The cost of North East retail theft is at its highest for almost a decade as organised crime groups and people made desperate by the ailing economy steal to survive.
A survey by the British Retail Consortium (BRC) shows customer theft responsible for 82% of all retail crime, the greatest proportion recorded in nine years.
It comes after Northumbria Police and Crime Commissioner Vera Baird blamed welfare cuts and the financial climate on a rise in the theft of food and basic goods in the region.
She said: “At the end of last year it was apparent that people were starting to steal items they could once afford.
“There’s been growing evidence to suggest this is due to the impact of both poverty and welfare reform, with people stealing what they were once able to take for granted and just go out and buy.”

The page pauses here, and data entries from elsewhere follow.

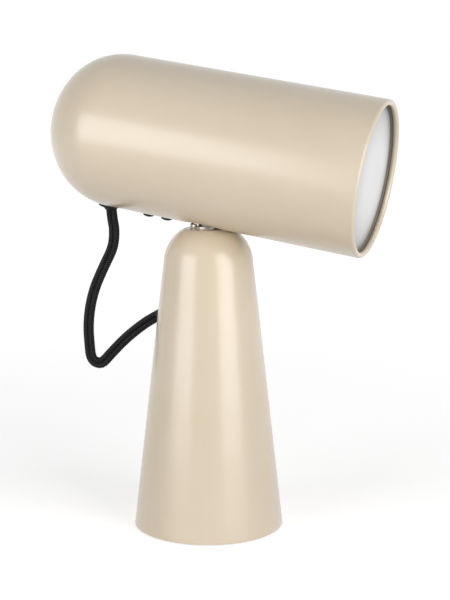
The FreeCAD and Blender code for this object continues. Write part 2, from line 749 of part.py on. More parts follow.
def make_bulb():
    cap_low = holder_mouth - holder_socket_depth
    cap_high = cap_low + bulb_cap_length
    cap = [(0, cap_low), (cap_contact_radius, cap_low), (bulb_cap_radius, cap_low + cap_nose),
           (bulb_cap_radius, cap_high), (0, cap_high)]
    ball = cap_high + bulb_length - bulb_radius
    lean = math.radians(bulb_neck_lean)
    neck_radius = bulb_cap_radius + bulb_neck_step
    neck_top = cap_high + bulb_neck_length
    touch = (bulb_radius * math.cos(lean), ball - bulb_radius * math.sin(lean))
    middle = (math.pi / 2 - lean) / 2
    side = (bulb_radius * math.cos(middle), ball + bulb_radius * math.sin(middle))
    wall = bulb_wall
    in_radius = bulb_radius - wall
    in_neck = neck_radius - wall
    in_touch = (in_radius * math.cos(lean), ball - in_radius * math.sin(lean))
    in_side = (in_radius * math.cos(middle), ball + in_radius * math.sin(middle))
    glass = [line((in_neck, cap_high), (neck_radius, cap_high)),
             line((neck_radius, cap_high), (neck_radius, neck_top)), line((neck_radius, neck_top), touch),
             arc(touch, side, (0, ball + bulb_radius)), line((0, ball + bulb_radius), (0, ball + in_radius)),
             arc((0, ball + in_radius), in_side, in_touch), line(in_touch, (in_neck, neck_top)),
             line((in_neck, neck_top), (in_neck, cap_high))]
    forward = Vector(1, 0, 0)
    return {
        "bulb_cap": placed(revolve(outline(cap), Vector(0, 0, 1)), Vector(0, 0, 0), forward),
        "bulb_glass": placed(revolve(glass, Vector(0, 0, 1)), Vector(0, 0, 0), forward),
    }


def make_front():
    forward = Vector(1, 0, 0)
    radius = head_inner - diffuser_gap
    disc = cylinder(radius, diffuser_face - diffuser_thickness, diffuser_face)
    gasket_front = head_front - rim_bead - seat_gap
    gasket = tube(radius, radius - gasket_width, diffuser_face, gasket_front)
    wire_s = diffuser_face - diffuser_thickness - retainer_wire - seat_gap
    middle = head_inner - seat_gap - retainer_wire
    start = Vector(middle, 0, wire_s)
    face = Part.Face(Part.Wire(Part.Circle(start, Vector(0, 1, 0), retainer_wire).toShape()))
    ring = face.revolve(Vector(0, 0, 0), Vector(0, 0, 1), 360 - retainer_opening)
    ring = ring.rotated(Vector(0, 0, 0), Vector(0, 0, 1), retainer_opening / 2)
    return {
        "diffuser": placed(disc, Vector(0, 0, 0), forward),
        "diffuser_gasket": placed(gasket, Vector(0, 0, 0), forward),
        "retaining_ring": placed(ring, Vector(0, 0, 0), forward),
    }


# Glands and the leads inside
lead_bore = lead_radius + lead_gap


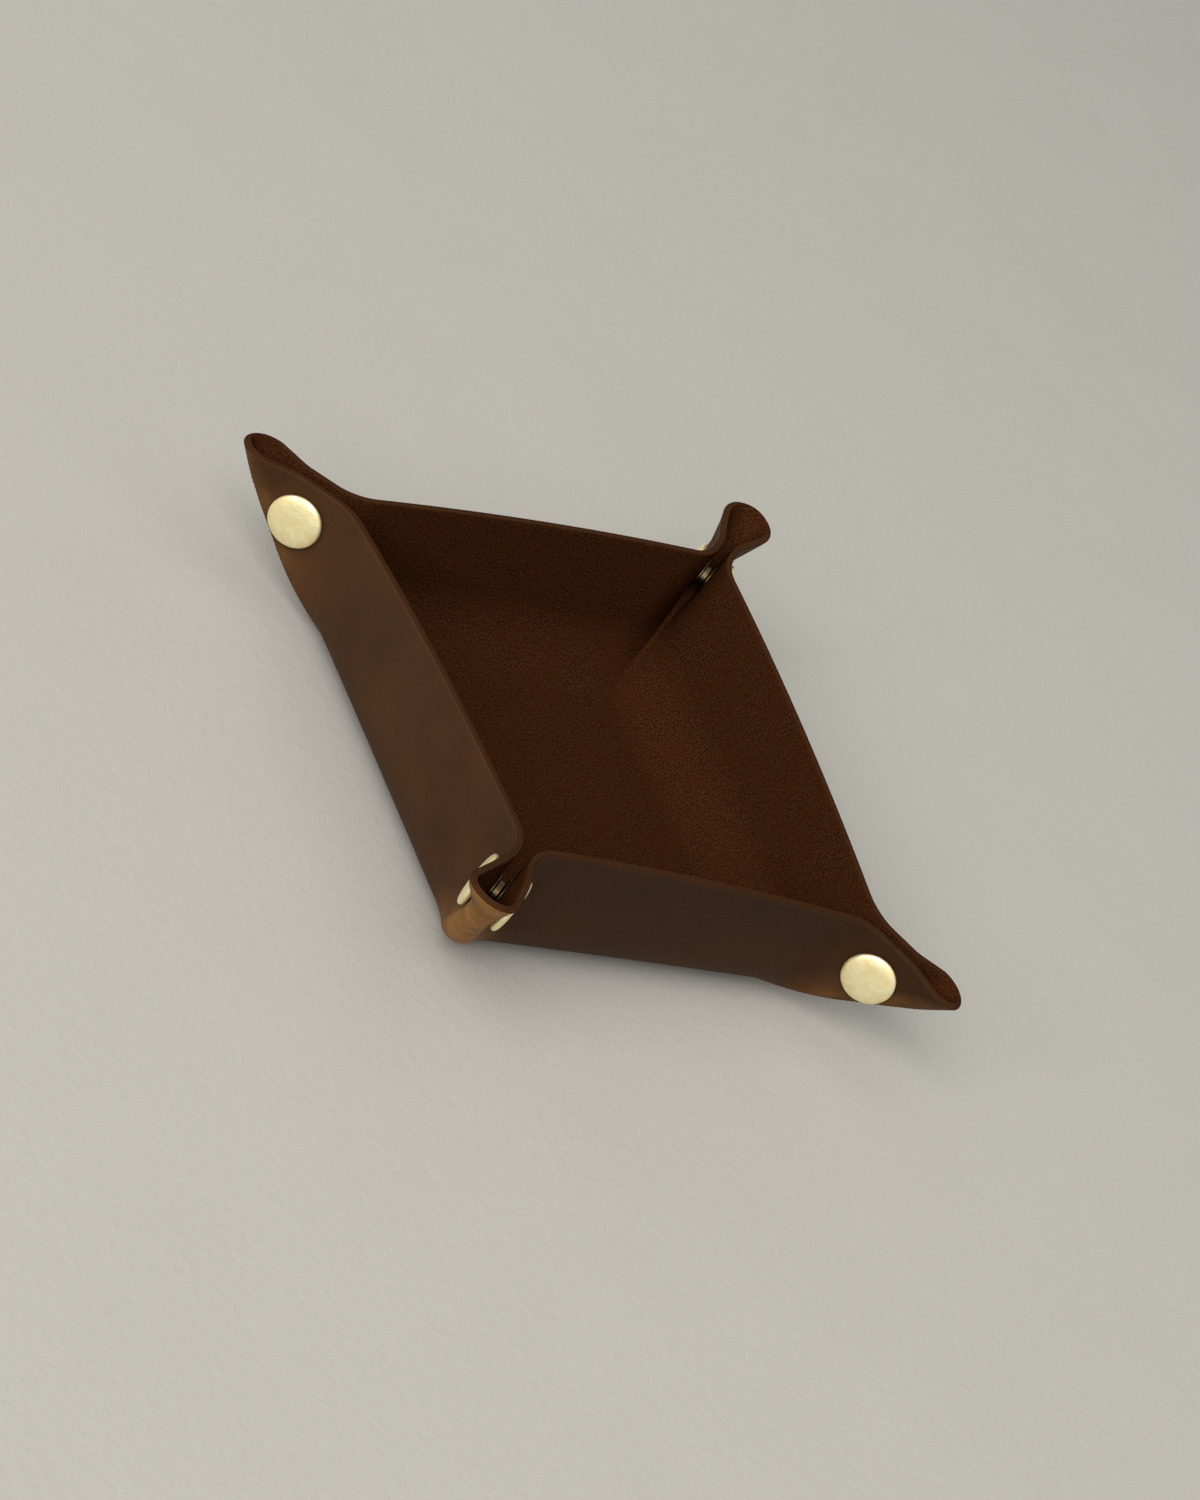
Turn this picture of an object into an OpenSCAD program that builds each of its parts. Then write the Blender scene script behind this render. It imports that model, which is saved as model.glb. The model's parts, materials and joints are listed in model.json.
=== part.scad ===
// Jewelry tray: one square leather sheet whose four corners are pinched into loops by press studs.
// The sheet lies in rings around its centre. Each ring keeps the length it has in the flat sheet,
// so the folded walls, pinches and loops all come from the flat sheet's own sizes.

/* [Leather sheet] */
// Side of the flat square sheet
sheet_side = 190; // [170:1:220]
// Leather thickness
leather_t = 2; // [1.6:0.1:2.4]
// Distance from the sheet's edge to the fold between bottom and wall
fold_in = 38; // [35:0.5:42]
// Radius of the soft bend between bottom and wall, at mid thickness
bend_r = 16.5; // [12:0.5:18]
// Lean of the walls outward from upright, in degrees
wall_lean = 4.5; // [2:0.5:8]
// Radius of the sheet's cut corners
corner_r = 1.5; // [1:0.5:6]
// Rise of the rim at the middle of each wall
mid_rise = 1.9; // [0:0.1:3]
// How much higher two opposite corners stand, and how much lower the other two
corner_lift = 6; // [0:0.5:7]

/* [Corner loops] */
// Plan radius where wall turns into pinch, at the rim
turn_r_rim = 15; // [12:0.5:17]
// Plan radius where wall turns into pinch, at the foot
turn_r_foot = 7.5; // [6:0.5:9]
// Fold radius of the loop's crest at the foot
crest_r_foot = 4.3; // [3.5:0.1:5]
// How much the caps are wider than the straight run of the pinched layers under them
cap_overhang = 2.5; // [1.5:0.1:4]
// Straight run of the pinched layers at the rim
pinch_run_rim = 5.6; // [4:0.2:9]
// Radius with which the layers leave the pinch towards the loop
spread_r = 8.8; // [7:0.2:11]
// Angle at which each layer leaves the pinch, in degrees
spread_angle = 16; // [8:1:20]

/* [Press studs] */
// Distance from the caps' edge to the sheet's nearest edge
cap_margin = 4.2; // [3.2:0.1:5.4]
// Distance from the stud holes to the sheet's other edge
hole_along = 26.3; // [25:0.1:27.5]
// Space between the two leather layers at the pinch
layer_gap = 3.2; // [3.2:0.1:3.8]
// Outer diameter of both round caps
cap_d = 15; // [13:0.5:16]
// Height of the caps above the leather
cap_h = 2.3; // [2:0.1:3]
// Height of the rolled edge at the cap's widest place
cap_edge_h = 1.1; // [0.9:0.1:1.3]
// Diameter of the cap's flat seat on the leather
cap_seat_d = 7.2; // [6.4:0.2:8]
// Slope of the cap's underside from its seat up to its edge, in degrees
cap_slope = 8; // [7:0.5:10]
// Outer diameter of the socket
socket_d = 10.4; // [9.8:0.1:11]
// Outer diameter of the stud's flange
stud_flange_d = 9.2; // [8:0.1:10]
// Diameter of the stud's swollen nose
stud_nose_d = 4.7; // [4.4:0.1:5]
// Diameter of the neck below the nose
stud_neck_d = 3.9; // [3.7:0.1:4.1]
// Wire diameter of the spring ring
ring_wire_d = 0.6; // [0.5:0.05:0.7]
// Diameter of the shanks that pass through the leather
shank_d = 2.5; // [2.2:0.1:2.7]
// Wall of the hollow shanks
shank_wall = 0.45; // [0.35:0.05:0.6]

/* [Hidden] */

// Clearances: hard parts on leather, shanks in their holes, stud nose in the socket's mouth
seat_gap = 0.05;
hole_gap = 0.1;
bore_gap = 0.04;
mouth_gap = 0.15;
nose_gap = 0.1;
cut_over = 1;

// Sheet metal of the press studs
plate_t = 0.55;
clench_t = 0.2;
clench_r = shank_d/2 + 0.6*shank_wall;

// Mesh: rows run from the flat bottom to the rim, columns from the loop's crest to mid wall
rows = 16;
wall_cols = 3;
// Columns of the corner zone, as shares of the hole's distance from the far edge
col_shares = [0, 0.04, 0.085, 0.135, 0.19, 0.25, 0.32, 0.4, 0.5, 0.62, 0.76, 0.92, 1.1, 1.32, 1.6];
col_last = len(col_shares) - 1;
cols = col_last + wall_cols;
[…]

The BRC survey also reveals a spike in organised crime as thieves “steal to order”, with the average value of theft increasing by 62% to £177 per incident.
It showed that while burglaries fell by 49%, robberies were up 48% with people likely to travel from outside of the region to target North East stores.
Not only do the figures paint a picture of retailers more at risk of violence, the financial pressure is intensifying with the cost of each incident 166% higher than before the recession in 2007.
The average cost per incident of criminal damage has also jumped from £962 to £2,062, a rise of 114% from the previous year.
A BRC spokesman said: “A year after the recession started in 2009/10 you can see a rather marked spike in retail crime. You would expect to see this rise when the economy is not doing very well and you would expect to see a rise in thefts of things like food.
“However, what we have also seen is that there is a lot more serious organised crime. Although the value of the items stolen is higher, there is a more organised approach. This is what we believe is contributing to most of the increase. People are stealing to order.”
Helen Dickinson, BRC Director General, has called for police forces to support retailers.
She said: “Last year we also saw a dramatic increase in fraud and e-crime with eight in 10 retailers reporting a rise in fraud and the majority of retailers telling us that cyber-attacks pose a critical threat to their business. Combined with the increase in organised theft, this means that retailers are facing an increasingly sophisticated criminal.
“We want to work closely with Police and Crime Commissioners and the new National Crime Agency and National Cyber Crime Unit to fight this serious crime, from fraud, to theft, to cyber-attacks. Our engagement has been positive so far, but it is still early days and it is important that they implement measures such as single points of contact and create dedicated business crime strategies.”